Similarly, it is difficult to decide at this stage to which party more disruption will be caused by having to litigate in the other party's jurisdiction. Further, whilst the personal factors are important, it seems to me that it would be wrong to decide this application on the basis of these current personal factors when they will probably have changed and others may have become more important by the time of the hearing. Consideration can be given at the appropriate time to measures to overcome any particular personal problems of witnesses.
I do not consider that the question of the whereabouts of discoverable documents should play any part in the resolution of this application.
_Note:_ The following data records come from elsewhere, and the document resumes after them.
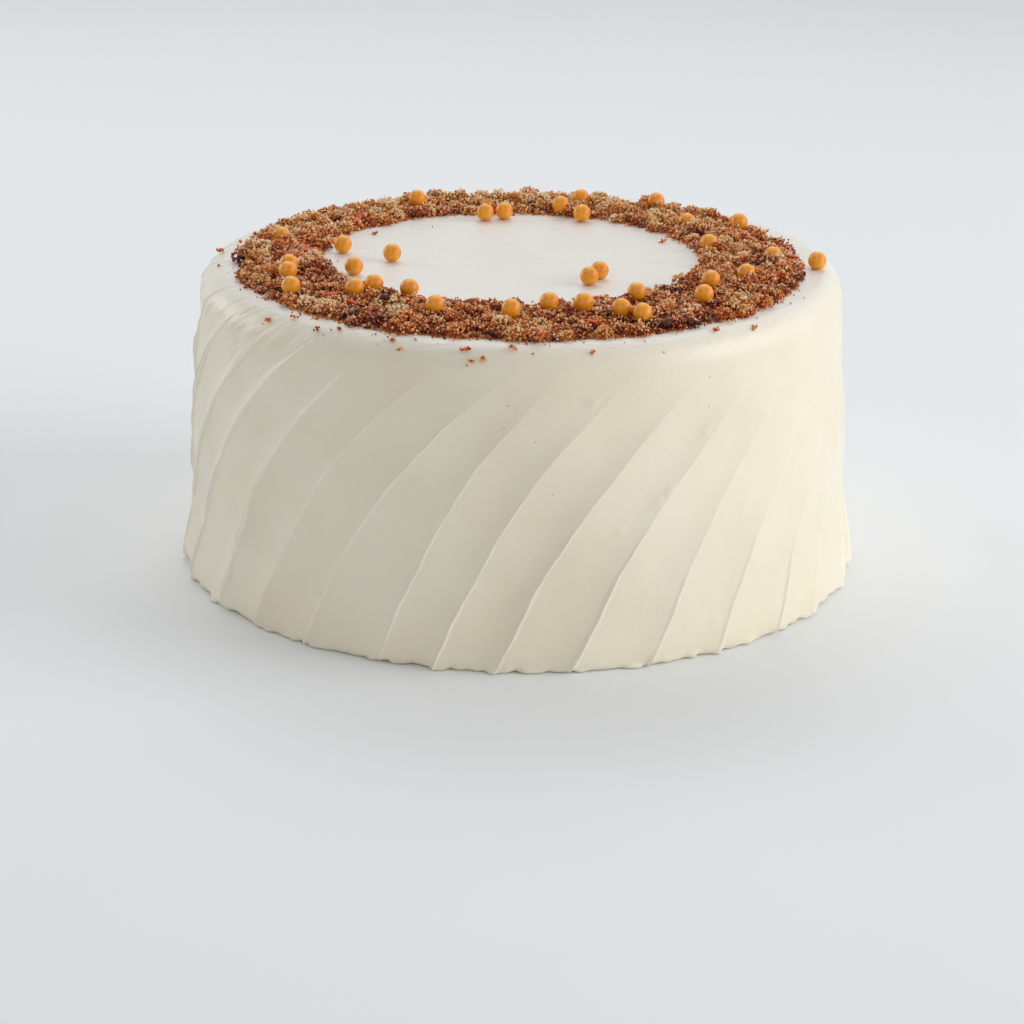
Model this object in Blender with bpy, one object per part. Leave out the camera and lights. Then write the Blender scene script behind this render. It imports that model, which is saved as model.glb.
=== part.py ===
"""Carrot cake: a frosted round cake, a ring of cake crumbs and 34 sugar pearls.

Units are metres and +Z is up. The origin is the middle of the flat underside.
Angles run round the cake from its front, -Y, towards its right, +X.
"""
import math

import bmesh
import bpy

MM = 0.001
GAP = 0.3 * MM

# Driving sizes of the frosted body
CAKE_HEIGHT = 98.0 * MM
SIDE_RADIUS = 105.5 * MM
SHOULDER_DROP = 9.0 * MM
SHOULDER_ROUND = 8.5 * MM
SHOULDER_UNEVEN = 0.28
TAPER_START = 40.0 * MM
TAPER = 3.5 * MM
FOOT_FRONT = 1.4 * MM
FOOT_SIDES = 3.8 * MM
FOOT_REACH = 18.0 * MM
FOOT_TUCK = 0.9 * MM

# The palette knife's strokes: upright hollows that lean over towards the top
FIRST_RIDGE_DEG = -84.3
STROKE_WIDTHS_DEG = (12, 13.5, 10.5, 11, 15, 9, 10, 12, 13, 13, 13, 9.5, 16, 10.5, 12)
TIMES_ROUND = 2
LEAN_DEG = 39.0
LEAN_EVEN_SHARE = 0.55
HOLLOW_DEPTH = 1.3 * MM
HOLLOW_STEPS = 4
HOLLOW_CURVE = 1.7
SIDE_LEVELS = (0.0, 0.02, 0.07, 0.14, 0.24, 0.36, 0.48, 0.60, 0.72, 0.83, 0.92, 1.0)
SHOULDER_STEPS = 4

# The ring of crumbs; its two edges are circles about slightly different middles
RING_INNER_RADIUS = 59.0 * MM
RING_INNER_MIDDLE = (-3.0 * MM, 2.0 * MM)
RING_OUTER_RADIUS = 90.5 * MM
RING_OUTER_MIDDLE = (-0.5 * MM, -4.5 * MM)
RING_EDGE_WAVE = 1.3 * MM
RING_EDGE_HEIGHT = 1.0 * MM
RING_CREST = 3.6 * MM
RING_LUMP = 0.7 * MM
RING_STATIONS = 100
RING_SHARES = (0.0, 0.14, 0.36, 0.62, 0.85, 1.0)

# Sugar pearls, as (degrees from the front, millimetres from the middle). Those on the
# crumbs have a third number, how many millimetres deep they are sunk in them.
PEARL_DIAMETER = 5.8 * MM
PEARL_FINENESS = 2
PEARLS_ON_FROSTING = (
    (-167, 54), (-174, 55), (159, 57), (48, 33), (36, 36),
    (-68, 56), (-85, 41), (-96.5, 57.5), (86, 94),
)
PEARLS_ON_CRUMBS = (
    (-151, 73, 2), (168, 64, 2.2), (164, 74, 2.2), (145, 80, 1.5), (127, 69, 3),
    (116, 80, 1.4), (102, 62, 2.5), (88, 80, 3), (71, 74, 3.2), (56, 70, 1),
    (44, 79, 1), (33, 64, 1.2), (22, 79, 1.2), (25, 84.5, 1.4), (15, 72, 0.8),
    (7, 70, 1), (-2, 77, 0.8), (-19, 77, 1), (-34, 60, 1), (-43, 65, 1),
    (-43.5, 72.5, 1.4), (-63, 80, 1), (-68.5, 77, 1.2), (-53, 86.5, 1), (-101, 79, 3),
)


def clear_scene():
    for old in list(bpy.data.objects):
        bpy.data.objects.remove(old, do_unlink=True)


def material(name, colour, roughness):
    mat = bpy.data.materials.new(name)
    mat.use_nodes = True
    shader = mat.node_tree.nodes["Principled BSDF"]
    shader.inputs["Base Color"].default_value = (*colour, 1.0)
    shader.inputs["Roughness"].default_value = roughness
    shader.inputs["Metallic"].default_value = 0.0
    return mat


def add_object(name, mesh, mat):
    mesh.materials.append(mat)
    mesh.shade_smooth()
    mesh.set_sharp_from_angle(angle=math.radians(35))
    obj = bpy.data.objects.new(name, mesh)
    bpy.context.scene.collection.objects.link(obj)
    return obj


def polar(angle, radius):
    """X and Y of a point that lies radius from the middle, angle from the front."""
    return radius * math.sin(angle), -radius * math.cos(angle)


def bridge(bm, lower, upper):
    """Quads between two closed loops of the same number of vertices."""
    count = len(lower)
    for i in range(count):
        j = (i + 1) % count
        bm.faces.new((lower[i], lower[j], upper[j], upper[i]))


def stroke_columns():
    """(angle at the foot, share of the full hollow) for each column of vertices."""
    columns = []
    start = FIRST_RIDGE_DEG
    for width in STROKE_WIDTHS_DEG * TIMES_ROUND:
        for step in range(HOLLOW_STEPS):
            across = step / HOLLOW_STEPS
            hollow = 1.0 - abs(2.0 * across - 1.0) ** HOLLOW_CURVE
            columns.append((math.radians(start + width * across), hollow))
        start += width
    return columns


def lean(height):
    """How far a stroke has moved round the cake at this height."""
    up = height / CAKE_HEIGHT
    return math.radians(LEAN_DEG) * (LEAN_EVEN_SHARE * up + (1.0 - LEAN_EVEN_SHARE) * up ** 3)


def side_radius(angle, height):
    """Radius over the ridges: straight below, tapered above, fuller at the foot."""
    above = max(0.0, height - TAPER_START) / (CAKE_HEIGHT - SHOULDER_DROP - TAPER_START)
    foot = FOOT_FRONT + (FOOT_SIDES - FOOT_FRONT) * math.sin(angle) ** 2
    flare = foot * math.exp(-((height / FOOT_REACH) ** 2))
    tuck = FOOT_TUCK if height == 0.0 else 0.0
    return SIDE_RADIUS - TAPER * above ** 1.3 + flare - tuck


def hollow_depth(height):
    """Strokes are deepest low down and run out at the shoulder."""
    up = height / CAKE_HEIGHT
    return HOLLOW_DEPTH * (1.0 - up ** 4)


def body_levels():
    """(height, share of the shoulder's rounding passed) from the foot to the flat top."""
    straight = CAKE_HEIGHT - SHOULDER_DROP
    levels = [(straight * share, 0.0) for share in SIDE_LEVELS]
    for step in range(1, SHOULDER_STEPS + 1):
        turn = math.pi / 2 * step / SHOULDER_STEPS
        levels.append((straight + SHOULDER_DROP * math.sin(turn), 1.0 - math.cos(turn)))
    return levels


def build_body():
    bm = bmesh.new()
    loops = []
    for height, rounded in body_levels():
        loop = []
        for foot_angle, hollow in stroke_columns():
            angle = foot_angle + lean(height)
            inset = SHOULDER_ROUND * (1.0 - SHOULDER_UNEVEN * math.sin(angle)) * rounded
            below = min(height, CAKE_HEIGHT - SHOULDER_DROP)
            radius = side_radius(angle, below) - hollow_depth(height) * hollow - inset
            loop.append(bm.verts.new((*polar(angle, radius), height)))
        loops.append(loop)
    for lower, upper in zip(loops, loops[1:]):
        bridge(bm, lower, upper)
    bm.faces.new(reversed(loops[0]))
    bm.faces.new(loops[-1])
    mesh = bpy.data.meshes.new("frosted_cake")
    bm.to_mesh(mesh)
    bm.free()
    return add_object("frosted_cake", mesh, material("Cream frosting", (0.80, 0.76, 0.66), 0.45))


def wave(angle, *turns):
    """A repeatable uneven line round the cake, about -1 to 1."""
    return sum(math.sin(n * angle + 1.7 * n * n) for n in turns) / len(turns)


def ring_edges(angle):
    """Inner and outer radius of the crumbs in this direction, from the cake's middle."""
    edges = []
    for (mid_x, mid_y), base in (
        (RING_INNER_MIDDLE, RING_INNER_RADIUS),
        (RING_OUTER_MIDDLE, RING_OUTER_RADIUS),
    ):
        along = mid_x * math.sin(angle) - mid_y * math.cos(angle)
        edges.append(base + along)
    edges[0] += RING_EDGE_WAVE * wave(angle, 7, 13, 22)
    edges[1] += RING_EDGE_WAVE * wave(angle, 9, 16, 25)
    return edges


def crumb_height(angle, share):
    """Height of the heap over the frosting, share of the way across the ring."""
    crown = math.sqrt(max(0.0, math.sin(math.pi * share)))
    lumps = wave(angle + 2.0 * share, 11, 19, 31) * RING_LUMP
    return RING_EDGE_HEIGHT + (RING_CREST - RING_EDGE_HEIGHT + lumps) * crown


def build_ring():
    bm = bmesh.new()
    base = CAKE_HEIGHT + GAP
    sections = []
    for station in range(RING_STATIONS):
        angle = 2.0 * math.pi * station / RING_STATIONS
        inner, outer = ring_edges(angle)
        points = [(inner, 0.0)]
        for share in RING_SHARES:
            points.append((inner + (outer - inner) * share, crumb_height(angle, share)))
        points.append((outer, 0.0))
        section = [bm.verts.new((*polar(angle, r), base + h)) for r, h in points]
        sections.append(section)
    for section, following in zip(sections, sections[1:] + sections[:1]):
        bridge(bm, following, section)
    mesh = bpy.data.meshes.new("crumb_ring")
    bm.to_mesh(mesh)
    bm.free()
    return add_object("crumb_ring", mesh, material("Cake crumb", (0.40, 0.15, 0.05), 0.9))


def pearl_mesh(name, radius):
    mesh = bpy.data.meshes.new(name)
    bm = bmesh.new()
    bmesh.ops.create_icosphere(bm, subdivisions=PEARL_FINENESS, radius=radius)
    bm.to_mesh(mesh)
    bm.free()
    return mesh


def pearl_centres():
    """Where each pearl's middle is: on the bare frosting first, then sunk in the crumbs."""
    centres = []
    radius = PEARL_DIAMETER / 2
    for degrees, from_middle in PEARLS_ON_FROSTING:
        x, y = polar(math.radians(degrees), from_middle * MM)
        centres.append((x, y, CAKE_HEIGHT + GAP + radius))
    for degrees, from_middle, sunk in PEARLS_ON_CRUMBS:
        angle = math.radians(degrees)
        x, y = polar(angle, from_middle * MM)
        inner, outer = ring_edges(angle)
        share = (from_middle * MM - inner) / (outer - inner)
        rise = crumb_height(angle, min(1.0, max(0.0, share))) - sunk * MM
        centres.append((x, y, CAKE_HEIGHT + GAP + max(rise, GAP) + radius))
    return centres


def build_pearls():
    coat = material("Sugar pearl", (0.85, 0.42, 0.06), 0.35)
    pearls = []
    for number, centre in enumerate(pearl_centres(), start=1):
        name = f"pearl_{number:02d}"
        mesh = pearl_mesh(name, PEARL_DIAMETER / 2)
        pearl = add_object(name, mesh, coat)
        pearl.location = centre
        pearls.append(pearl)
    return pearls


def dent_ring(ring, pearls):
    """Cut each pearl's seat out of the crumbs, with a gap all round it."""
    seat = pearl_mesh("pearl_seat", PEARL_DIAMETER / 2 + GAP)
    for pearl in pearls:
        cutter = bpy.data.objects.new(f"seat_{pearl.name}", seat)
        bpy.context.scene.collection.objects.link(cutter)
        cutter.location = pearl.location
        cutter.hide_render = True
        cutter.display_type = "WIRE"
        cut = ring.modifiers.new(f"seat_{pearl.name}", "BOOLEAN")
        cut.operation = "DIFFERENCE"
        cut.object = cutter


def main():
    clear_scene()
    build_body()
    ring = build_ring()
    pearls = build_pearls()
    dent_ring(ring, pearls)


main()
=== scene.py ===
# %% [markdown]
# # A frosted carrot cake
#
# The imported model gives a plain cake, a plain ring where the crumbs lie, and plain balls for the sugar
# pearls. This script keeps their places and sizes and gives each one the surface of the real thing:
# frosting spread with a palette knife, toasted crumbs in clumps, and satin sugar pearls.
#
# Everything is in metres. Angles run round the cake from its front, -Y, towards its right, +X.

import math

import bmesh
import bpy
import numpy as np
from mathutils import Matrix, Vector
from mathutils.bvhtree import BVHTree
from mathutils.kdtree import KDTree


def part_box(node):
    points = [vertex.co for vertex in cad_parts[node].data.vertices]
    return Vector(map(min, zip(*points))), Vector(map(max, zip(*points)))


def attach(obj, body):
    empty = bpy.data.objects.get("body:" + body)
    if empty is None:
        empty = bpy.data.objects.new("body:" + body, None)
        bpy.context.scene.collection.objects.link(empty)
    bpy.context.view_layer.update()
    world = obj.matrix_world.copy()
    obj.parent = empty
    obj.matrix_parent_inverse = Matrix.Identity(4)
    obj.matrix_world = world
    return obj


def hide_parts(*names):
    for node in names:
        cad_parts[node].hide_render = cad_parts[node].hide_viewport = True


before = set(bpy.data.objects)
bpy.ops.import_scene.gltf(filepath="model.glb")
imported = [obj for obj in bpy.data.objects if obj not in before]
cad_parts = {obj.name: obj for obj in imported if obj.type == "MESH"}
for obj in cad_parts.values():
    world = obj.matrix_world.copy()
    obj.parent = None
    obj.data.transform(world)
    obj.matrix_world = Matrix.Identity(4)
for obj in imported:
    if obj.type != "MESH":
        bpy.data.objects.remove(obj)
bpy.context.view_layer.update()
MM = 0.001

# %% [markdown]
# ## Small tools
#
# Colours are written as sRGB hex, the way a colour picker shows them, and shaders want linear light, so
# one function turns the one into the other. One more function adds a shader node: its sockets are given
# as a dictionary, where a value is set and another node's socket is linked.

# %% Colour and node helpers
def srgb(code):
    parts = [int(code[i:i + 2], 16) / 255 for i in (1, 3, 5)]
    linear = [p / 12.92 if p <= 0.04045 else ((p + 0.055) / 1.055) ** 2.4 for p in parts]
    return (*linear, 1.0)


def add(tree, kind, sockets=None, stops=None, **settings):
    node = tree.nodes.new("ShaderNode" + kind)
    for name, value in settings.items():
        setattr(node, name, value)
    if stops:
        ramp = node.color_ramp.elements
        while len(ramp) < len(stops):
            ramp.new(1.0)
        for element, (place, code) in zip(ramp, stops):
            element.position = place
            element.color = srgb(code)
    for name, value in (sockets or {}).items():
        if isinstance(value, bpy.types.NodeSocket):
            tree.links.new(value, node.inputs[name])
        else:
            node.inputs[name].default_value = value
    return node


def new_material(name):
    made = bpy.data.materials.new(name)
    made.use_nodes = True
    made.node_tree.nodes.clear()
    return made, made.node_tree


def finish_material(tree, shader):
    add(tree, "OutputMaterial", {"Surface": shader.outputs[0]})


# %% [markdown]
# The uneven surfaces are made with noise on the mesh itself. A lattice of random numbers, blended
# smoothly between its points, is enough, and numpy works it out for a whole mesh at once.

# %% Noise and mesh helpers
def lattice_noise(points, cell, seed=0):
    """Smooth random values from -1 to 1; cell is the size of one bump."""
    scaled = np.asarray(points, float) / cell
    base = np.floor(scaled).astype(np.int64)
    part = scaled - base
    part = part * part * (3 - 2 * part)
    total = np.zeros(len(scaled))
    for corner in range(8):
        bits = np.array([(corner >> axis) & 1 for axis in range(3)])
        key = (base + bits) @ np.array([73856093, 19349663, 83492791]) + seed * 2654435
        key = (key ^ (key >> 13)) * 1274126177 & 0x7FFFFFFF
        key = (key ^ (key >> 15)) * 668265263 & 0x7FFFFFFF
        value = (key >> 7) % 65536 / 32768 - 1
        weight = np.prod(np.where(bits == 1, part, 1 - part), axis=1)
        total += value * weight
    return total


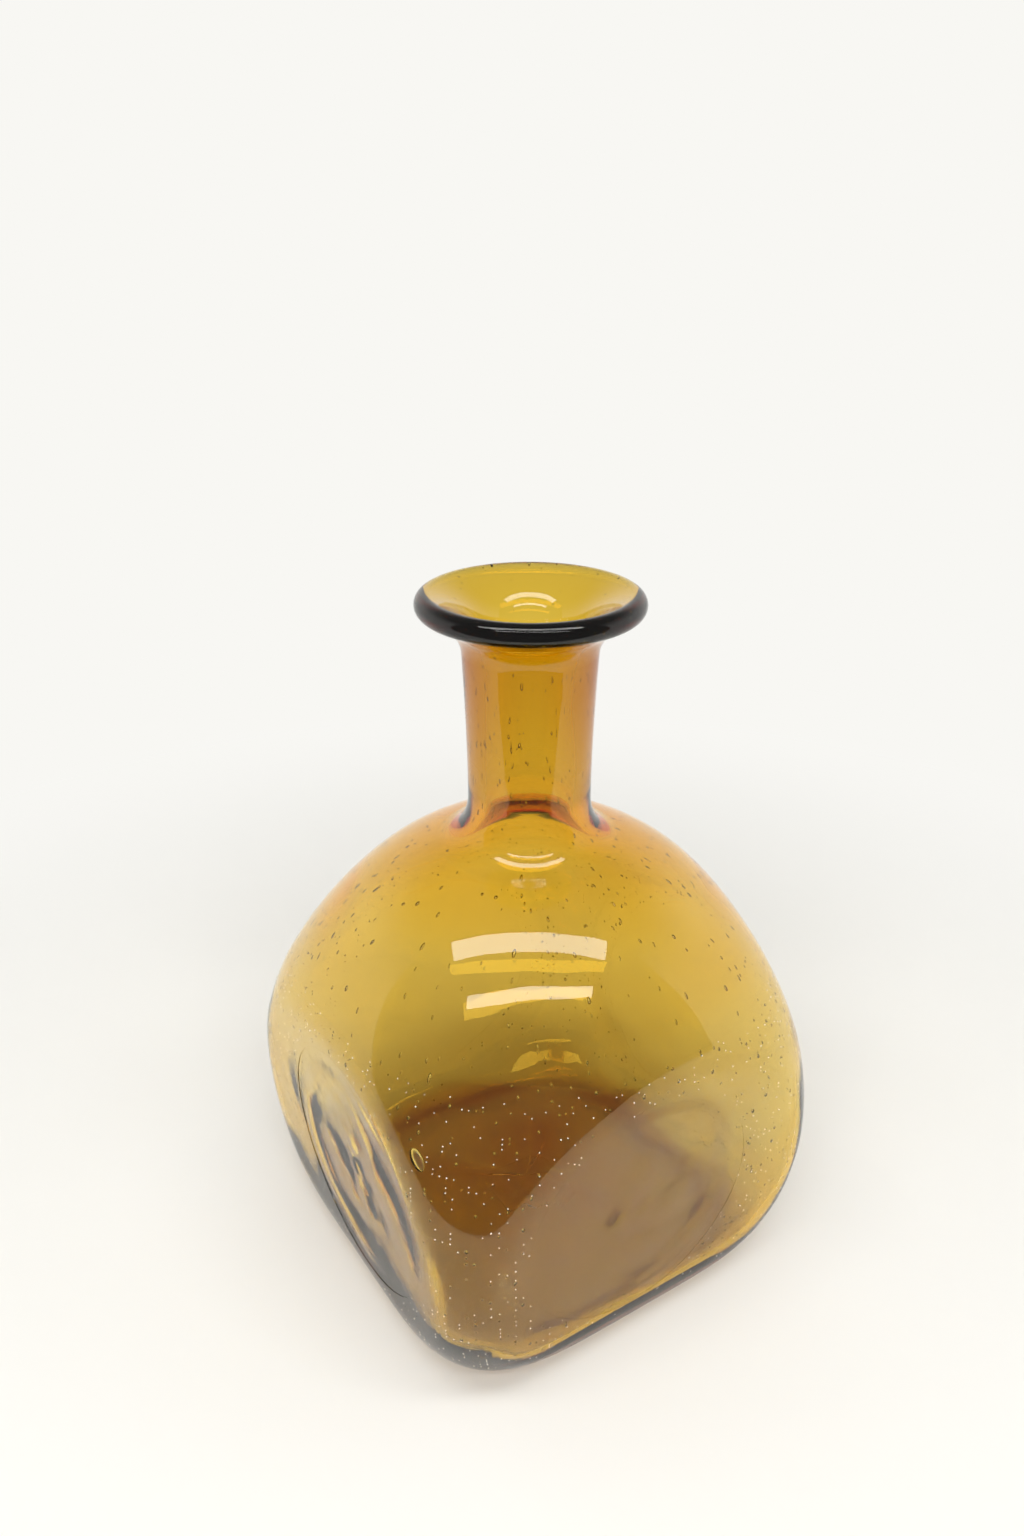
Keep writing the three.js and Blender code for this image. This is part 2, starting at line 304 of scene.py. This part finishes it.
def walk(curve, count, start=0.0, end=1.0, opens=False, closes=False):
    """Points along a curve. A fused seam leaves a hair's breadth free, and short steps end both sides."""
    marks = [curve(mix(start, end, k / 20)) for k in range(21)]
    share = (end - start) / sum((b - a).length for a, b in zip(marks, marks[1:]))
    start += FUSED_GAP * share * opens
    end -= FUSED_GAP * share * closes
    low, high = start + NEAR_SEAM * share, end - NEAR_SEAM * share
    places = [start] + [mix(low, high, k / count) for k in range(count + 1)] + [end]
    return [curve(t) for t in places]


def blown_radius(height):
    """Radius of the round bulb's outer skin at a height, before it is pressed."""
    if height <= BELLY_HEIGHT:
        share = 1 - min(max(height, 0) / BELLY_HEIGHT, 1)
        return FOOT / 2 + (BODY - FOOT) / 2 * math.sqrt(max(1 - share * share, 0))
    rise = min((height - BELLY_HEIGHT) / (DOME_HEIGHT - BELLY_HEIGHT), 0.999)
    return max(BODY / 2 * (1 - rise ** DOME_POWER) ** (1 / DOME_POWER), NECK_ROOT)


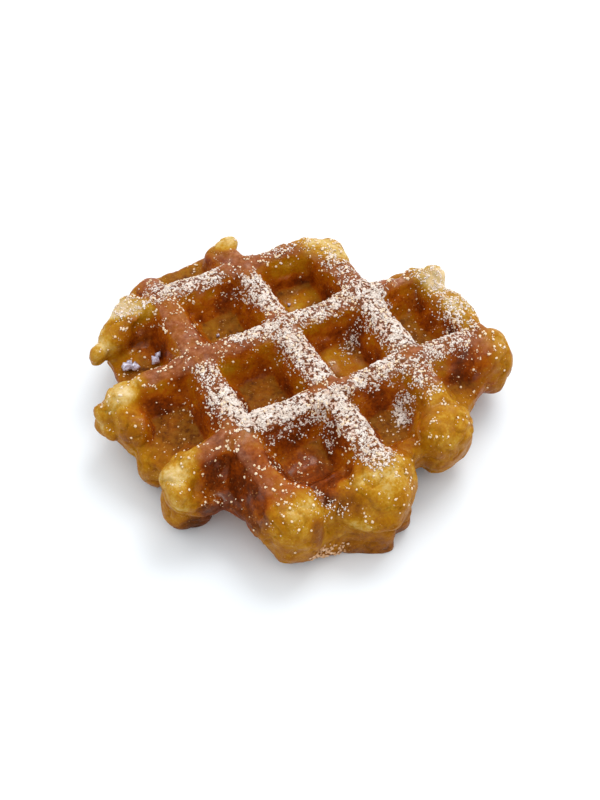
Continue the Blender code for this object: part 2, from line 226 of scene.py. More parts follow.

This leaves the suggestion that consideration should be given to the fact that the defendant's solicitors are only located in Sydney, whereas the plaintiff's solicitors are a large national partnership. In Global Technology[17], Gillard J pointed out that it is no longer difficult for interstate practitioners to practise in this State. His Honour continued:
"… with the ease of transport and communications within Australia, it is no longer difficult to prepare a case, indeed a very large case, in one capital city, and establish an office close to a court in another capital city, shortly prior to trial. My experience, both at the Bar and on the Bench, is that an office can be established in a hotel, very close to the court, to provide the legal practitioners with the necessary premises and back up to run a large case in another state. It is not difficult to move witnesses around this country, or to subpoena them to attend from other States.
…
Difficulties experienced ten years ago in relation to admission to practise, moving from State to State, and conducting litigation in another State, are far less today than they were then. Parties can have their own legal practitioners preparing and presenting the case. Witnesses can come and go. If there is any inconvenience, it is to the lawyers from another State. In this day and age, is it much of an inconvenience?"[18]
I endorse his Honour's observations and, in addition, mention that there is also the ability to use the offices of a local agent from which to run the litigation. Whilst it presumably would be more convenient for the defendant's solicitors not to have to use facilities such as these, interstate, I do not consider that the size or location of a party's solicitors should play a significant part in deciding a cross-vesting application.
[17][2001] VSC 230
[18][2001] VSC 230 at [41] and [42]
After taking into account all of the above submissions, I am not persuaded that the defendant has made out a case that the cost and inconvenience to it of the matter remaining in this Court would be greater than the cost and inconvenience to the plaintiff of having to litigate in New South Wales. But neither has the plaintiff persuaded me that the cost and inconvenience factor is one in its favour. At this stage, it is evenly balanced.
Forensic Advantage or Detriment in Procedural Law
Mr Myers referred to the fact that the proceeding could be case managed in an appropriate list in the Supreme Court of New South Wales leading to a likely early hearing. However, in only one of the two alternative lists, would there be case management by a judge.
The plaintiff acknowledged that there was currently no specialist list in this Court offering case management by a judge for a proceeding such as this, but this is not to say that there will be no case management of the proceeding. For example, Dr Pannam referred to the fact that the plaintiff would be seeking directions from me if the cross-vesting application were dismissed.
There has been no suggestion by either party that the interlocutory steps or the time before a hearing the matter will be shorter in either the Supreme Court of New South Wales or this Court. In the circumstances, I do not consider that this aspect assists me in deciding which is the most appropriate forum.
Convenience to the Court System
Neither party advanced any argument under this heading.
Plaintiff's Choice of Forum
The plaintiff submitted that its invocation of the jurisdiction of this Court was regular and for proper motives. They included the location of the plaintiff's management, most of its likely witnesses, the testing of the defects, the location of the documents and the cost to the plaintiff of litigating in Sydney. This point did not appear to be challenged by the defendant. What Mr Myers did submit was that it was of no significance which proceeding was commenced first. He submitted that the cross-vesting legislation did not reward the party who sued first. Particularly was this the case, he argued, where the parties had been attempting to negotiate a settlement, and yet, without any notice or letter of demand, IAS had commenced this proceeding with its elaborately worded statement of claim..
In his written submissions, Dr Pannam made much of the argument that WGC's claim in the Supreme Court of New South Wales had been manufactured or falsely inflated by reason of the October 2002 invoice for $705,650. It was pointed out that the invoice was delivered almost a year after the last of the previous invoices and related to work of which the plaintiff claimed it had no knowledge.
The only relevance of this, from my point of view, is that it would seem that the preparation of the invoice may have been the cause of the delay in WGC issuing its own proceedings. Whatever the reason, it may not be appropriate to talk of IAS beating WGC to "the draw", when IAS' claim was issued on 12 September 2002 and WGC's simple debt claim was not issued until 28 October 2002. In the circumstances, I see no reason why the plaintiff's choice of forum should not be given the appropriate weight.
Conclusion
For the reasons set out above, I have concluded that the more appropriate forum for the hearing of this dispute is this Court. Accordingly, the defendant's application to transfer this proceeding to the Supreme Court of New South Wales will be dismissed.